**REQUIREMENT**
Quote exactly the lines from the start of the entries to the one with "the hinge lines.", both ends included.

**SUPPLIED MATERIAL**
· · ·

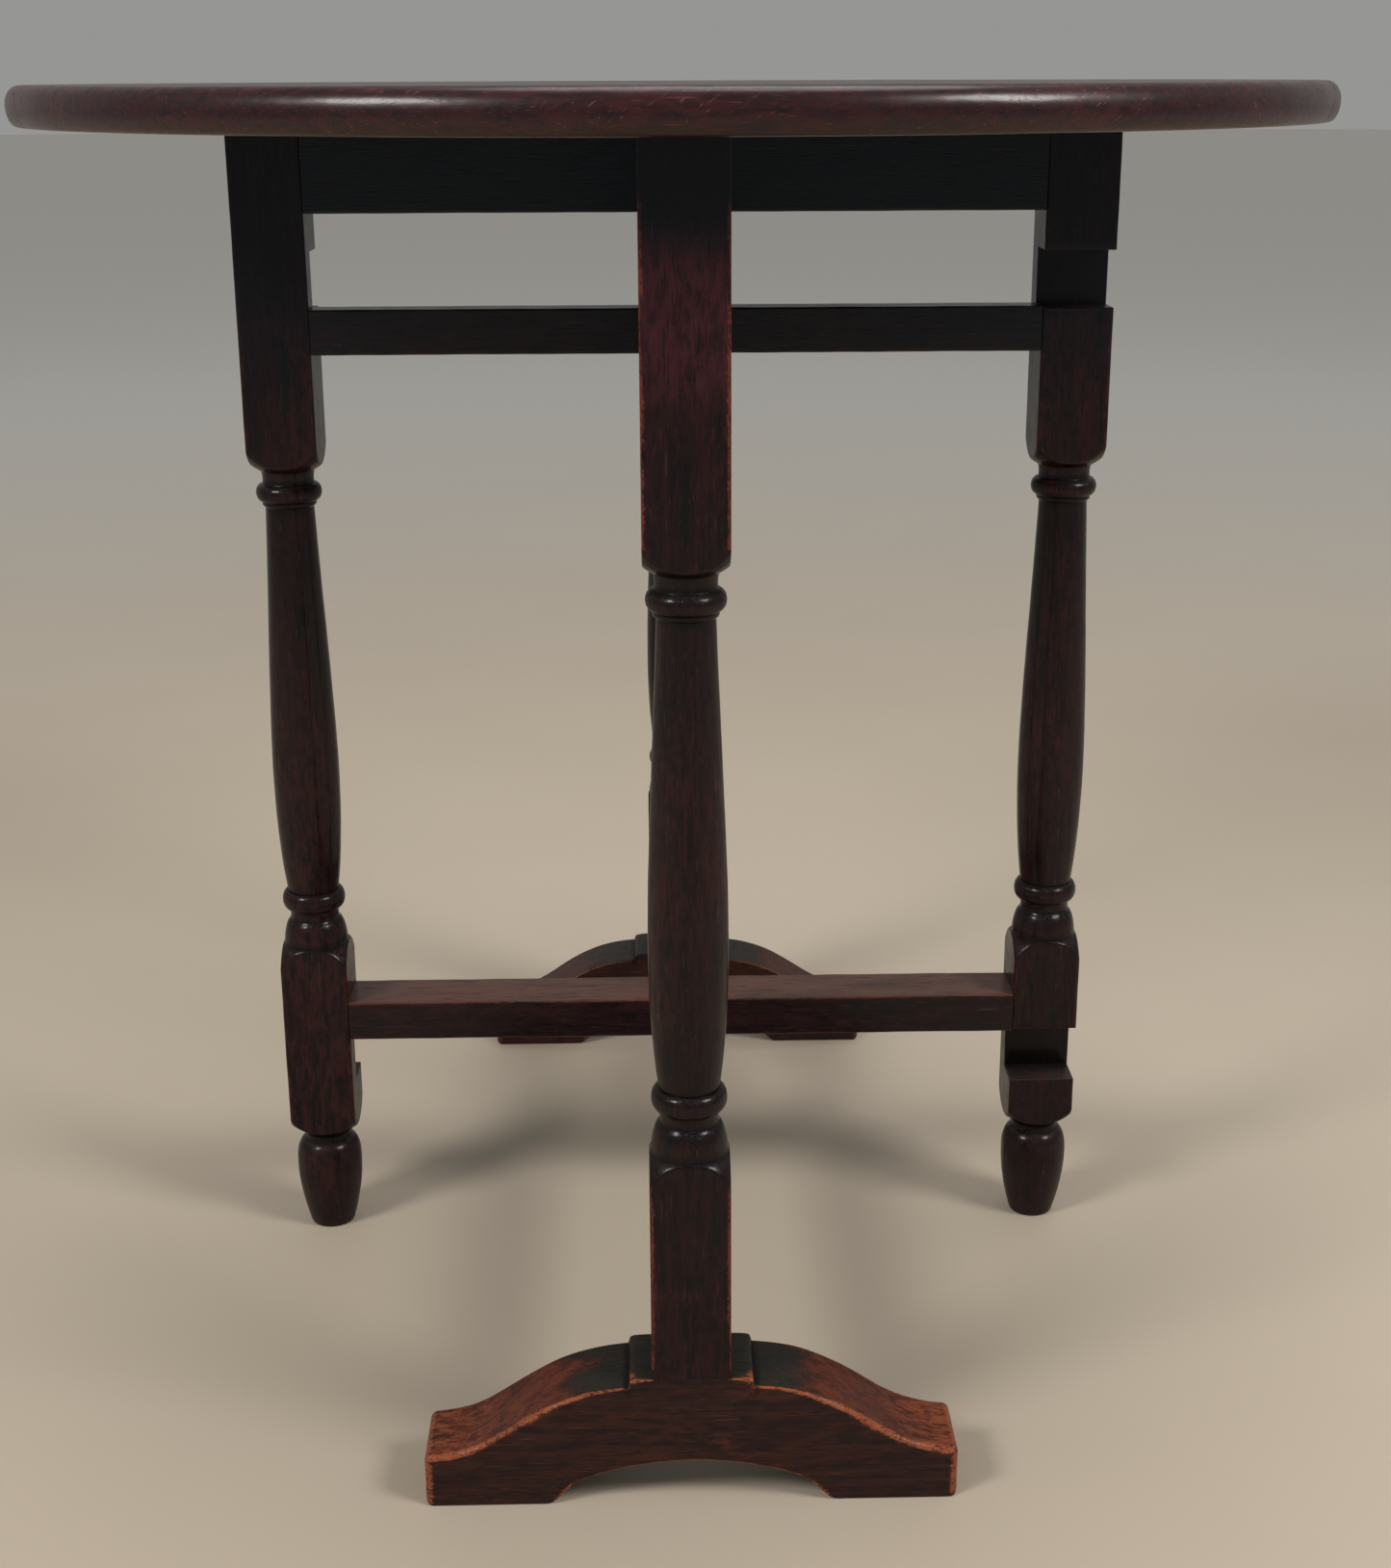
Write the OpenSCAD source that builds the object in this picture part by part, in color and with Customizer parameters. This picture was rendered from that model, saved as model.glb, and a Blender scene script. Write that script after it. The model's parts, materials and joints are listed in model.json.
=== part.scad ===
// Round drop leaf table with two turned legs on a fixed frame, and a swivelling gate on
// arched sledge feet that carries both leaves. Millimetres, +Z up, floor at z = 0,
// origin on the floor under the centre of the top. X runs along the frame and the hinge lines.

/* [Top] */
// Height of the top surface above the floor
table_height = 710; // [700:1:720]
// Diameter of the round top with both leaves up
top_diameter = 722; // [700:1:760]
// Thickness of the top boards
top_thickness = 20.5; // [20:0.5:24]
// Width of the fixed centre board, between the two joint lines
centre_width = 280; // [260:1:300]
// Radius of the quarter round in each rule joint
rule_radius = 14; // [12:0.5:14.5]
// Gap at the top of each rule joint
rule_gap = 0.8; // [0.7:0.05:1.5]

/* [Frame] */
// Side of the square blocks of legs and posts
leg_side = 41; // [38:0.5:44]
// Distance between the centres of the two fixed legs
leg_spacing = 459; // [440:1:470]
// Height of the top rail, under the top
top_rail_h = 49; // [40:1:50]
// Thickness of the top rail and of the middle rail
rail_t = 21; // [18:1:24]
// Height of the middle rail
middle_rail_h = 25.5; // [20:0.5:26]
// Height of the lower stretcher
stretcher_h = 24.5; // [20:0.5:26]
// Thickness of the lower stretcher
stretcher_t = 38; // [30:1:40]

/* [Gate] */
// Distance between the centres of the two gate posts
post_spacing = 579; // [570:1:600]
// Thickness of both gate rails
gate_rail_t = 20; // [16:1:22]
// Length of each sledge foot
foot_length = 279; // [240:1:300]
// Width of each sledge foot
foot_width = 44; // [41:1:48]

/* [Hinges] */
// Distance of each hinge from the middle of the table, along the joint line
hinge_x = 190; // [120:5:220]
// Length of a hinge along its pin
hinge_length = 60; // [50:5:70]
// Thickness of the hinge plates
plate_t = 1.5; // [1.2:0.1:2]

/* [Hidden] */

// Running clearance between faces of different bodies, and in the round pivots
clear = 0.3;
fit = 0.05;
// Overrun of a cutting shape past the face that it cuts
cut = 1;
fine = 64;

// Heights of the frame
under_top = table_height - top_thickness;
half = leg_side / 2;
leg_x = leg_spacing / 2;
post_y = post_spacing / 2;
top_radius = top_diameter / 2;
top_rail_z = under_top - top_rail_h;
middle_rail_z = 562;
middle_rail_top = middle_rail_z + middle_rail_h;
stretcher_z = 136;
stretcher_top = stretcher_z + stretcher_h;

// Notches that take the gate rails when the gate is folded in
notch_depth = 23;
upper_notch = [586.3, 618.3];
lower_notch = [102, 137];

// Gate rails: bottom and top heights
washer_t = 1.2;
gate_upper = [middle_rail_top + washer_t + clear, upper_notch[1] - 1.2];
gate_lower = [lower_notch[0] + 2, stretcher_z - washer_t - clear];
foot_top = 74;

// Turning. Radii grow with the square blocks
k = leg_side / 41;
neck_r = 15.2 * k;
bead_r = 19.3 * k;
vase_top_r = 14.2 * k;
vase_r = 20 * k;
vase_low_r = 15.6 * k;
cove_r = 14.6 * k;
peg_neck_r = 14.2 * k;
peg_r = 20.8 * k;
peg_tip_r = 14 * k;
corner_r = 30 * k;
upper_block_end = 508;
lower_block_top = 183;
lower_block_end = 83;

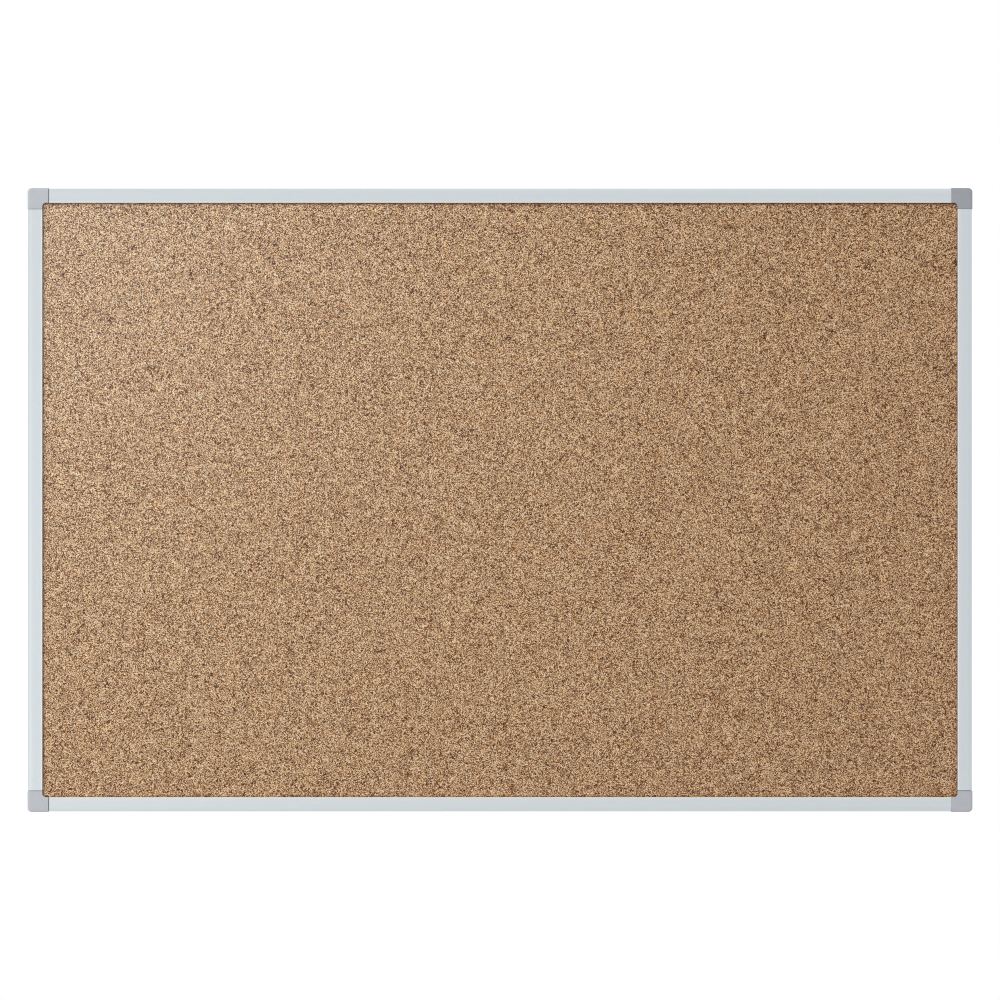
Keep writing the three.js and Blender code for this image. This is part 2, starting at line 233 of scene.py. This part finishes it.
def cork_material():
    """Pressed granules from cream to brown, with clumps of dark bark, and painted shade along the
    frame for the lip's shadow.
    """
    s = Shader("cork")
    wobble = s.noise(s.place, size=1.2 * MM, detail=1.0).outputs["Color"]
    wobble = s.vector_math("SUBTRACT", wobble, (0.5, 0.5, 0.5))
    wobble = s.vector_math("MULTIPLY", wobble, (0.8 * MM, 0.8 * MM, 0.8 * MM))
    place = s.vector_math("ADD", s.place, wobble)

    shade = CORK_SHADE
    hue = 0.5
    for size, share, hue_share in CORK_GRANULES:
        colour = s.cells(place, size).outputs["Color"]
        parts = s.node("ShaderNodeSeparateColor", {0: colour})
        shade = s.math("ADD", shade, s.remapped(parts.outputs[0], 0, 1, -share, share))
        hue = s.math("ADD", hue, s.remapped(parts.outputs[1], 0, 1, -hue_share, hue_share))
    chance = s.node("ShaderNodeSeparateColor", {0: s.cells(place, BARK_SIZE).outputs["Color"]})
    bark = s.math("GREATER_THAN", chance.outputs[0], 1 - BARK_SHARE)
    shade = s.math("SUBTRACT", shade, s.math("MULTIPLY", bark, BARK_DARKER))
    hue = s.math("ADD", hue, bark)
    cloud = s.noise(s.place, size=14 * MM, detail=3.0, rough=0.6).outputs[0]
    shade = s.math("ADD", shade, s.remapped(cloud, 0.2, 0.8, -0.05, 0.05))

    colour = s.ramp(shade, CORK_COLOURS)
    warm = s.mixed(1.0, colour, (*CORK_WARM, 1), blend="MULTIPLY")
    cool = s.mixed(1.0, colour, (*CORK_COOL, 1), blend="MULTIPLY")
    colour = s.mixed(hue, cool, warm)

    half_width, half_height = opening_edges()
    x, _, z = s.node("ShaderNodeSeparateXYZ", {0: s.place}).outputs
    from_lip = {
        "top": s.math("SUBTRACT", half_height, z),
        "left": s.math("ADD", half_width, x),
        "right": s.math("SUBTRACT", half_width, x),
        "bottom": s.math("ADD", half_height, z),
    }
    # painted shade: the cork's colour is darkened and warmed near each lip, most at the top and
    # left, for the lip's shadow
    for side, (reach, tint) in CORK_PAINTED_SHADE.items():
        painted_shade = s.remapped(from_lip[side], 0.3 * MM, reach, 1, 0)
        colour = s.mixed(painted_shade, colour, (*tint, 1), blend="MULTIPLY")

    normal = s.bumped(shade, 0.1 * MM)
    rough = s.remapped(shade, 0, 1, 0.86, 0.68)
    return s.finished(Base_Color=colour, Roughness=rough, Normal=normal, Specular_IOR_Level=0.12,
                      Coat_Weight=0.6, Coat_Roughness=0.45)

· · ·

**COMPLETE OUTPUT**
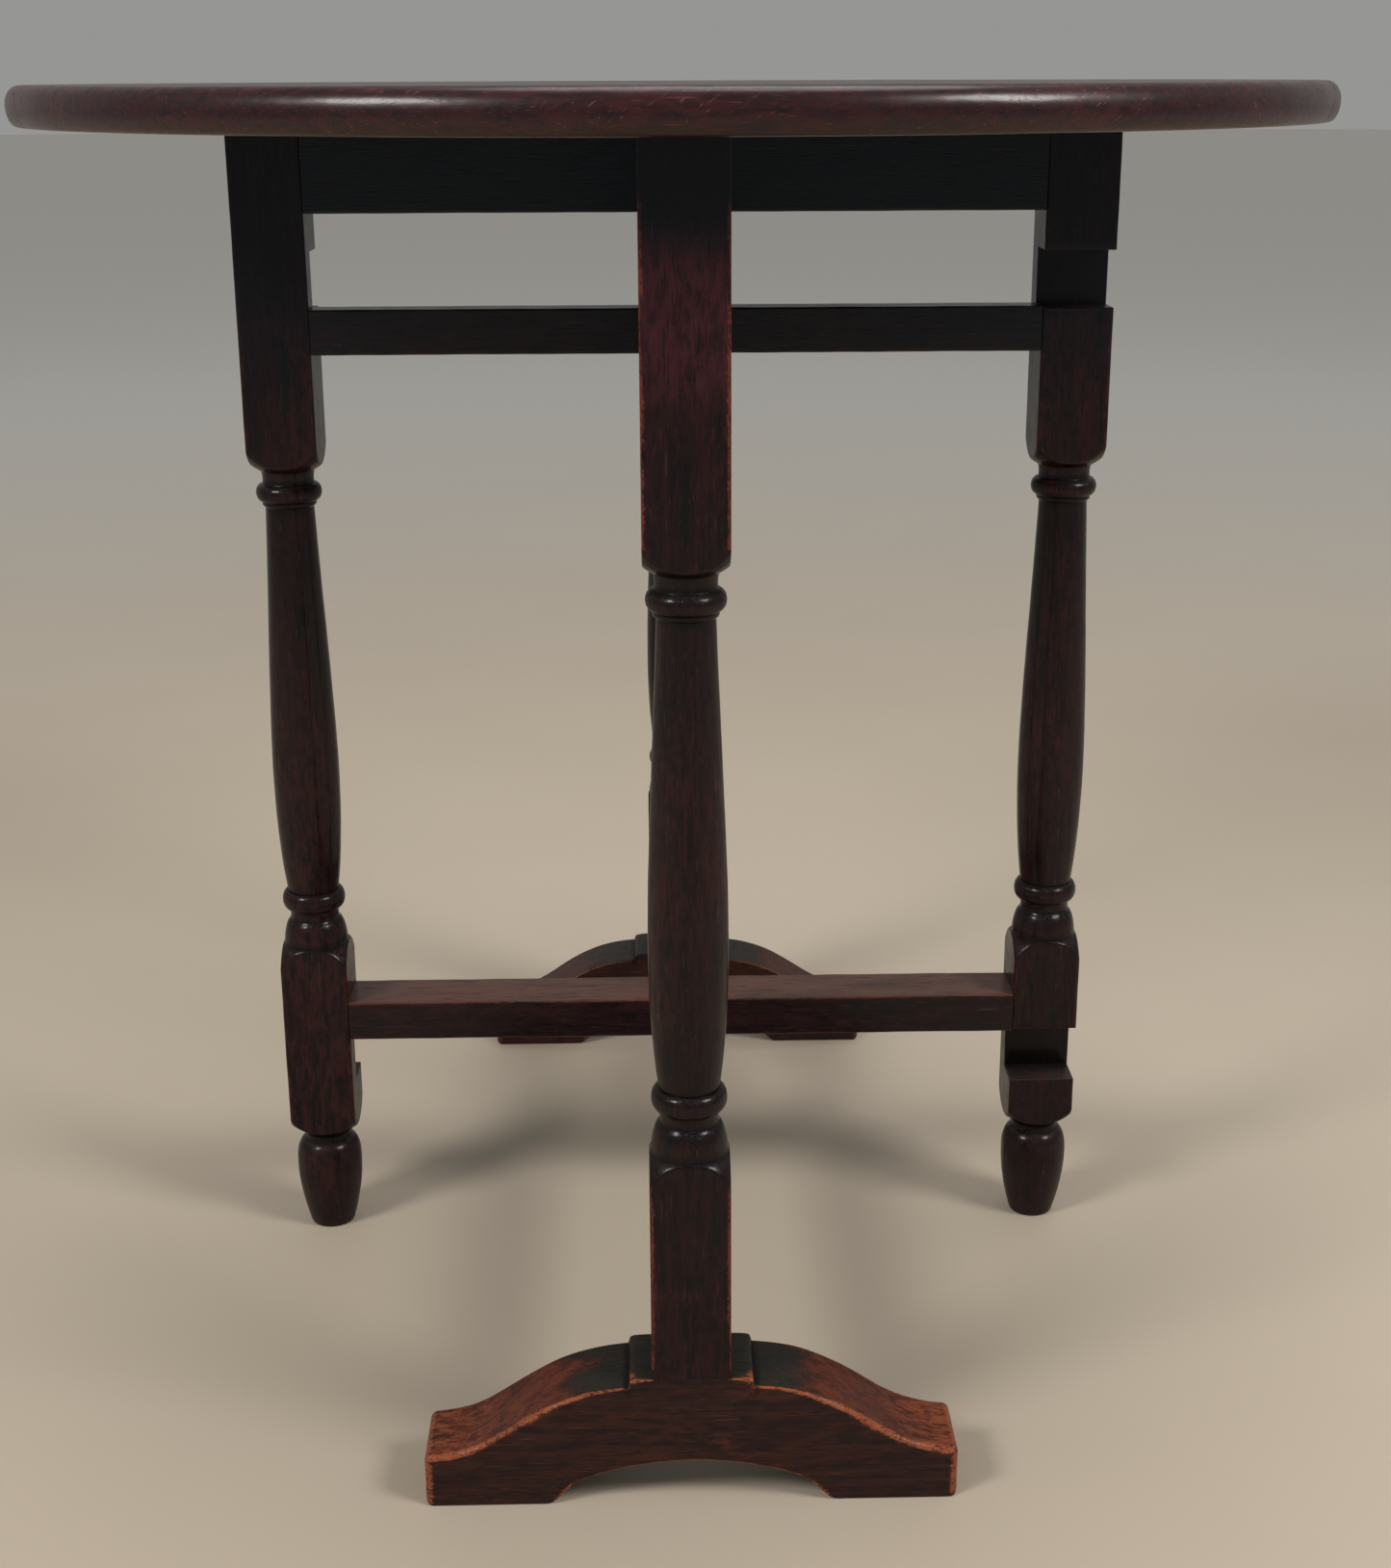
Write the OpenSCAD source that builds the object in this picture part by part, in color and with Customizer parameters. This picture was rendered from that model, saved as model.glb, and a Blender scene script. Write that script after it. The model's parts, materials and joints are listed in model.json.
=== part.scad ===
// Round drop leaf table with two turned legs on a fixed frame, and a swivelling gate on
// arched sledge feet that carries both leaves. Millimetres, +Z up, floor at z = 0,
// origin on the floor under the centre of the top. X runs along the frame and the hinge lines.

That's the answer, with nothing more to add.